One strategy to get higher yields and sufficient access to your cash is through share certificate or CD "laddering." Rather than putting all of your funds into one certificate with one rate and one maturity date, laddering incorporates "dollar-cost" averaging by investing in multiple certificates with varied terms.

Here's How it Works

You have $25,000 to invest. You go to your credit union and open five share certificates with $5,000 in each—1-year, 2-year, 3-year, 4-year and a 5-year term. When the 1-year certificate matures, you reinvest that money in a 5-year certificate because the 5-year now has four years left until it matures. As each certificate matures, you reinvest it into a 5-year certificate. That way, each year you have access to a certain portion of your investment and can possibly reinvest it a higher rate. Because a certain portion of your funds become available every 12 months, you have the option not to reinvest if the need for cash presents itself. Laddering is not limited to 1-year to 5-year certificates. You can invest on a smaller scale with 3-, 6-, 9-, 12- and 18-month certificates. A portion of your income will become available or "liquid" in shorter intervals. A longer term ladder will earn higher rates, but will tie up your money for a longer period of time.

Let's compare a more traditional investment with the certificate laddering strategy using average certificate rates from 2009. (source: jumbocdinvestments.com)

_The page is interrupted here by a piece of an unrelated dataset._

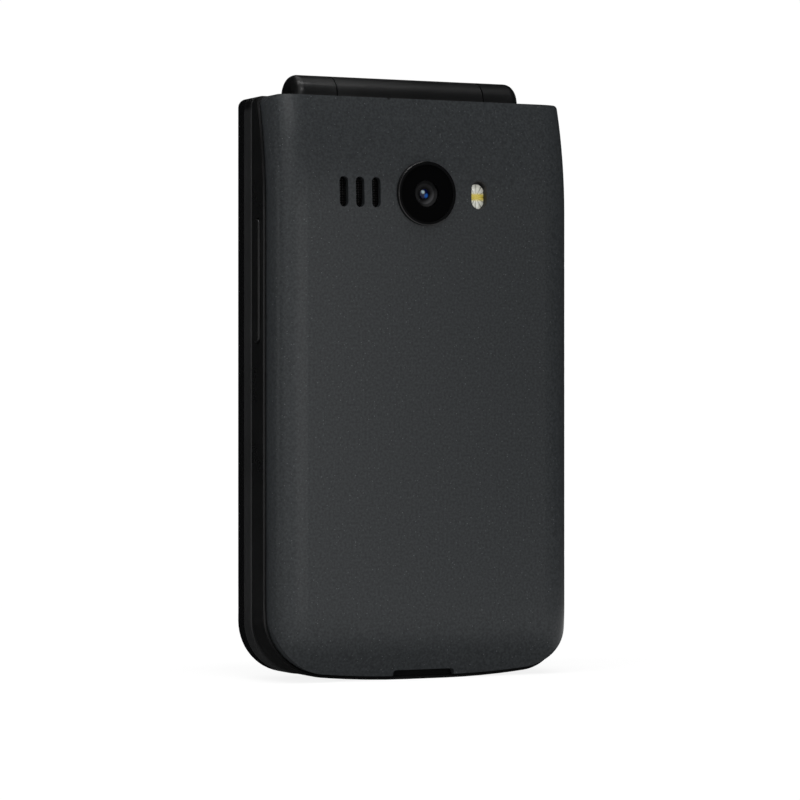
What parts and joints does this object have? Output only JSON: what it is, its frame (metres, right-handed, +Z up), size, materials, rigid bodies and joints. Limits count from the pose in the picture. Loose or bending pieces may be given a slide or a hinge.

Share Certificate Laddering Investment

($25,000 investment: $5,000 each into a 1-, 2-, 3-, 4-, and 5-year certificate and then reinvested $5,000 each into a 5-year certificate as each certificate matured for five years)

Results Summary
Total to invest $25,000.00
Frequency of certificates maturing 12 months
Amount in each share certificate $5,000.00
Share certificates in your ladder 5
Interest is compounded compound annually
Share Certificate Ladder $29,145.07

 

Share Certificate Ladder
Term APR Starting Amount Balance at Maturity

1 year

1.92%

$5,000.00

$5,096.00

2 years

2.40%

$5,000.00

$5,242.88

3 years

2.89%

$5,000.00

$5,446.15

4 years

3.14%

$5,000.00

$5,658.20

5 years

3.33%

$5,000.00

$5,889.82

 (source: Financial Calculators, KJE Computer Solutions, LLC)

At the end of 5 years, your balance using share certificate laddering will be $29,145.07. Compare this to if you had invested all $25,000 in to a 5-year share certificate your total would be $29,449.11. So why would you ladder? While you gain $304.04 in this example with the traditional investment, it does not account for the fact that rates are constantly changing. Tying up all your money in a 5-year share certificate at one time means you would not have liquid cash when you need it, nor could you take advantage of higher rates when they become available and therefore you could miss out on higher returns.

The laddering strategy can provide a steady stream and more stable source of income than a single certificate investment, especially if you are trying to preserve capital and don't want too risky of an investment. To set up your certificate ladder, first determine how long you want to lock in a portion of your funds. If rates are generally low, you may not want to invest in a long term, so choose your terms wisely. You'll pay a penalty if you withdraw funds before the maturity date. In uncertain times, the ladder strategy works because you can shield your money from unnecessary risk and still receive a competitive rate.